For decades, America's National Cancer Institute (NCI) has used animals in the search for new drugs. Tens of thousands of chemicals have been assessed in mice given leukemia but the method has proved highly inefficient. One scientist estimates that for every 30-40 drugs effective in treating mice with cancer, only one will work in people,(1) which suggests that during clinical trials many cancer patients will be exposed to the severe toxicity of anticancer drugs without any corresponding benefit. During the 1980s, researchers acknowledged that the NCl’s traditional approach was failing to identify promising new treatments against any of the main cancers.(2,3)
In the new strategy, mice have been replaced by test-tube studies with human cancer cells, at least for preliminary experiments. Drugs showing promising activity are then subject to further animal tests so there is still the risk of misleading predictions.(4) As an alternative, drugs could be further assessed using fresh human tumour tissue from biopsies or therapeutic operations.(5) Results would then be directly relevant to people.(4)

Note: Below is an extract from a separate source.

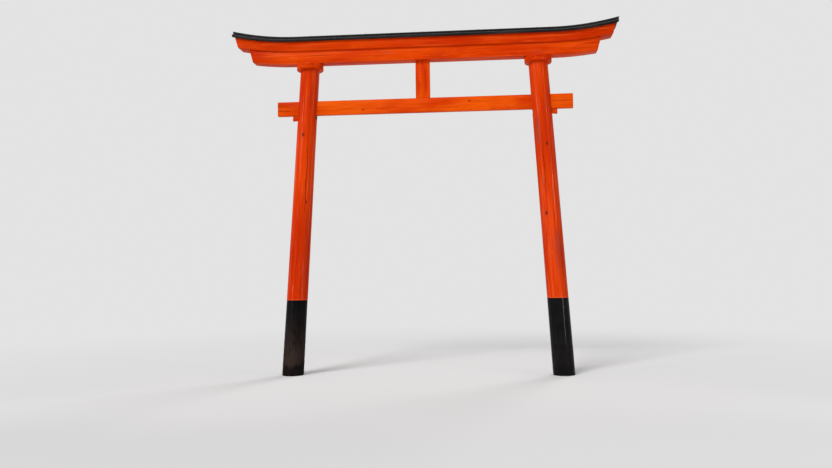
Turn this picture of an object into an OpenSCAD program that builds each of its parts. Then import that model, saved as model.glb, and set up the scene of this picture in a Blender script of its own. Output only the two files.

1) D.D.Von Hoff, Journal of the American Medical Association, 1979, August I0, 503.
2) R.Kolberg, Journal of NIH Research, 1990, vol.2, 82-84.
3) A.Pihl, lnternational Journal of Cancer, 1986, vol.37, 1-5.
4) S.E.Salmon, Cloning of Human Tumor Stem Cells (Alan Liss, 1980).
5) C.W.Taylor et al, Journal of the National Cancer Institute, 1992, vol.84, 489-494.